Meltem Vural tarafından yazılan, 2009 senesinde Cumhuriyet kitapları arasında çıkan ve aynı yıl içinde üç baskı yapan “ŞU DAĞIN ARDI İRAN” adlı 160 sayfalık kitabı okumaya başlamamla bitirmem bir oldu. Bitirene kadar da elimden bırakamadım,diğer işlerimi erteledim, desem daha doğru olur. Bu kadar çarpıcı, bu kadar hızlı okunan bir kitapla çok ender karşılaşmışımdır, dersem lütfen baba inanınız.
Meltem Vural, cumhuriyetin değerlerini, kazanımlarını, yaşarken farketmeyen bizlerin, birebir yaşadığı İran örneğiyle her alanda karşılaştırmalar yaparak, olabilecekleri öğrenmesini, aile baskısını, mahalle baskısını, komşu baskısını, komşu ülke baskısını çok güzel örneklerle gözler önüne seriyor. Bunu yaparken de gerçek bir vatansever, bir cumhuriyet çocuğu olarak büyük bir sorumluluk duygusu içinde davranıyor.
Kocasını severek gittiği İran’da safha safha yaşadıkları, duydukları ve gördükleri ile, “Türkiye ilerde İran olur mu?” sorusuna bir anlamda yanıt arıyor. Daha doğrusu orada kaldığı yaklaşık üç yıl içinde kendisine sorduğu sorunun yanıtını kendisi bulmuş ta onu bizlerle paylaşmaya, komşusunun atına binip onun türküsünü çığıran bizlerin iş işten geçmeden farkında olmamızı sağlamaya çalışıyor.
Oldukça küçük oylumlu ve rahat okunan kitapta, güzel bir kurgu ile anlattığı hayatını, aşkı uğruna yaptığı fedakarlıkları, katlandığı sıkıntıları, her şeyi göze alıp vatan toprağına ayak basmayı başardığı anda onu öpme, suyunu kana kana içme özlemini dile getiriyor.
Babasının ifadesiyle kendi kararıyla vazgeçtiği değerlere yeniden kavuşmak ve mutluluk içinde eski günlerine dönmek içim çaba göstermesi gerektiğini, mutluluğun ancak büyük mücadeleler ve uğraşlar sonunda elde edilebileceğini bizzat yaşadıkları ile bizlere gösteriyor.

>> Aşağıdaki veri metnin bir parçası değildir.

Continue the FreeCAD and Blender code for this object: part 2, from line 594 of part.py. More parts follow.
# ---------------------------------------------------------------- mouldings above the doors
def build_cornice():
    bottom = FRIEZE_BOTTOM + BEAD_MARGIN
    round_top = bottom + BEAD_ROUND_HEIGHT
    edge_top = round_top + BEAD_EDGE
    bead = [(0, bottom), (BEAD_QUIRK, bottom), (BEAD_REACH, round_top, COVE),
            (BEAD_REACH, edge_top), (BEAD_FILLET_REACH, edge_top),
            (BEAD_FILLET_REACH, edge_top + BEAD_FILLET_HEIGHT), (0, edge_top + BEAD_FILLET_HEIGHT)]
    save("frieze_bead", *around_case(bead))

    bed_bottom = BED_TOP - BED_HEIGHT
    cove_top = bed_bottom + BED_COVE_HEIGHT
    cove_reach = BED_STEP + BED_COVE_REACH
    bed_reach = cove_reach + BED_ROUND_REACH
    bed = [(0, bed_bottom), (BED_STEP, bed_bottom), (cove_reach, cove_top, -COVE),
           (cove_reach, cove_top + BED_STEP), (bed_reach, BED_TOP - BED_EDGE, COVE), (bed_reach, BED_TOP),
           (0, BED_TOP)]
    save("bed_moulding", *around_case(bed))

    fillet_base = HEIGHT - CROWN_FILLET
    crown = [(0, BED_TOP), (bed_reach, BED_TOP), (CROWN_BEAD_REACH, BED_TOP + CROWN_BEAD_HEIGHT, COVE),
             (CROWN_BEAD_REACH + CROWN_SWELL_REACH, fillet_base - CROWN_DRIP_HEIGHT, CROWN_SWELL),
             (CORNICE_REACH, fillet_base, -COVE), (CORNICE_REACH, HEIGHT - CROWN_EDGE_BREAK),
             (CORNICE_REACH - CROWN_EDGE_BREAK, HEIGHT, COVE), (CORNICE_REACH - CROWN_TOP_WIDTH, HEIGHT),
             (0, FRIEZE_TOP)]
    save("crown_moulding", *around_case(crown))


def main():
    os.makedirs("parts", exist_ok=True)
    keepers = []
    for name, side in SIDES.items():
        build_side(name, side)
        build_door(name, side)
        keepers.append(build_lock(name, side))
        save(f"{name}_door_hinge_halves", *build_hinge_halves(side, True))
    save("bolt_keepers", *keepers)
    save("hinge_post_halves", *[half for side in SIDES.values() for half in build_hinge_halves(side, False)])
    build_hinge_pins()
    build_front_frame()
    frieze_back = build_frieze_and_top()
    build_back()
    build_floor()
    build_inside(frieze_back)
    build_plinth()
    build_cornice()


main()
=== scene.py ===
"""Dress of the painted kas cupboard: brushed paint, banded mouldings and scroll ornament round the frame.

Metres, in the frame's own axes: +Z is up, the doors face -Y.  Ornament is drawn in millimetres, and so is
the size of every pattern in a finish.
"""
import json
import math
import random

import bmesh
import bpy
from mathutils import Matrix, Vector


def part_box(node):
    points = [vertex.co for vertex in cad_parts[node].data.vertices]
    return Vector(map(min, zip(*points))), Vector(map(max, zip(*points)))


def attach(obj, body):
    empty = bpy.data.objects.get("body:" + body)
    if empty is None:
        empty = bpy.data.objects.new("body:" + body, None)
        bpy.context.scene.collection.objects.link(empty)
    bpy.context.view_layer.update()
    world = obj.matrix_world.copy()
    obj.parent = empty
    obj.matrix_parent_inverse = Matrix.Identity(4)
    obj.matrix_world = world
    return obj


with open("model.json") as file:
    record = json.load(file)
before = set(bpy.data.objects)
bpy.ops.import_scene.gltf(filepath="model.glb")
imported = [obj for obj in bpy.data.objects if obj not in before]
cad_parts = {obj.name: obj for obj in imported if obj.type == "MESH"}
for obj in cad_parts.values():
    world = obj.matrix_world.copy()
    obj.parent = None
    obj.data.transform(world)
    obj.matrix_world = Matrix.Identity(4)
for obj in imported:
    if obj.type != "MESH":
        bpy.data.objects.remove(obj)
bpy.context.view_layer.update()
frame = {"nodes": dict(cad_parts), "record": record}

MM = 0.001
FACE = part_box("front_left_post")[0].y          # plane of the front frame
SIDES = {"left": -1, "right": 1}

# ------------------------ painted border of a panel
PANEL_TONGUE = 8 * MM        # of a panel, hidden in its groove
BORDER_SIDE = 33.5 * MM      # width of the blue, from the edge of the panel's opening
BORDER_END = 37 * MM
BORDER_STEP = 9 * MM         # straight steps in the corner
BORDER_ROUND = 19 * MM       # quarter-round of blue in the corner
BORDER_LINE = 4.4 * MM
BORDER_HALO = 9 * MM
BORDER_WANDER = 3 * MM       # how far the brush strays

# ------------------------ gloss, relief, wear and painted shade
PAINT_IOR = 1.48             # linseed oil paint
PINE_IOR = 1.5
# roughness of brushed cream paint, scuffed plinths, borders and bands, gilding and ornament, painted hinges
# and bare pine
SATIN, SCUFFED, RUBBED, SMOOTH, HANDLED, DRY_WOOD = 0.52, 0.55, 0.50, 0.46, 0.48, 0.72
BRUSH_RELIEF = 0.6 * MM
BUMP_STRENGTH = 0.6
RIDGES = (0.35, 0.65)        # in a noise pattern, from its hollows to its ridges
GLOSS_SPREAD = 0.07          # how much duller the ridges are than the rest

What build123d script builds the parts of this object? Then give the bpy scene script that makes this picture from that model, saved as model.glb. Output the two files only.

Şah rejimi sonrasında komşu ülke İran’ın giderek artan bir biçimde fanatic dincilere nasıl teslim olduğunu, İran’daki rejimin koruyuculuğunu üstlenen “pastar”ların acımasızlığını, anlayışsızlığını, tutuculuğunu, tiranca davranışlarını iç acıtan ve ders çıkartılması gereken trajik örnekler vererek açıklıyor.
Yer yer iki komşu ülke arasında karşılaştırmalar yaparak, bu ülkede ne gibi nimetlere sahip olduğumuzu, gözler önüne seriyor.
Ben burada “Şu Dağın Ardı İran” adlı kitabı uzun uzun tanıtabilirim, ama başta ülkemizdeki karafatma adayları olmak üzere, Cumhuriyet rejiminin her türlü olanaklarından yararlanıp, ona bilerek bilmeyerek ihanet edenlerin ve yarını kestiremeden, o konuda herhangi bir kafa yormadan, okumadan öğrenmeden gününü gün eden laylaylom neslinin okumasını ve gereken dersleri çıkartarak adımlarını ona göre atmasını diliyorum.
Kitapta da örneklendirilen İranlı kadınların kocaları Türk üniversitelerinde okurken, kendilerinin de İran rejimini Türkiye’ye ihraç etmek üzere geldiklerini, belli bir misyonla (görevle) geldiklerini öğrenmekten (Bunu kendileri dile getiriyorlar) ve ayak oyunlarına gelen bizimkilerin kraldan fazla kralcı davranışlarından esef duyuyorum. İş işten geçmeden de şu soruyu herkese sormadan edemiyorum.
Üstümüze üstümüze gelen tehlikenin farkında mıyız acaba? Farkında olmasına farkındayız da, bireysel ya da kitlesel anlamda ne yapıyoruz? Dur bakalım ne olacak, demenin zamanı değil.
Salık verdiğim kitabı okuyun, o zaman ne demek istediğimi anlayacaksınız. Daha doğrusu değerli yazarın vermeye çalıştığı mesajı birebir alacaksınız.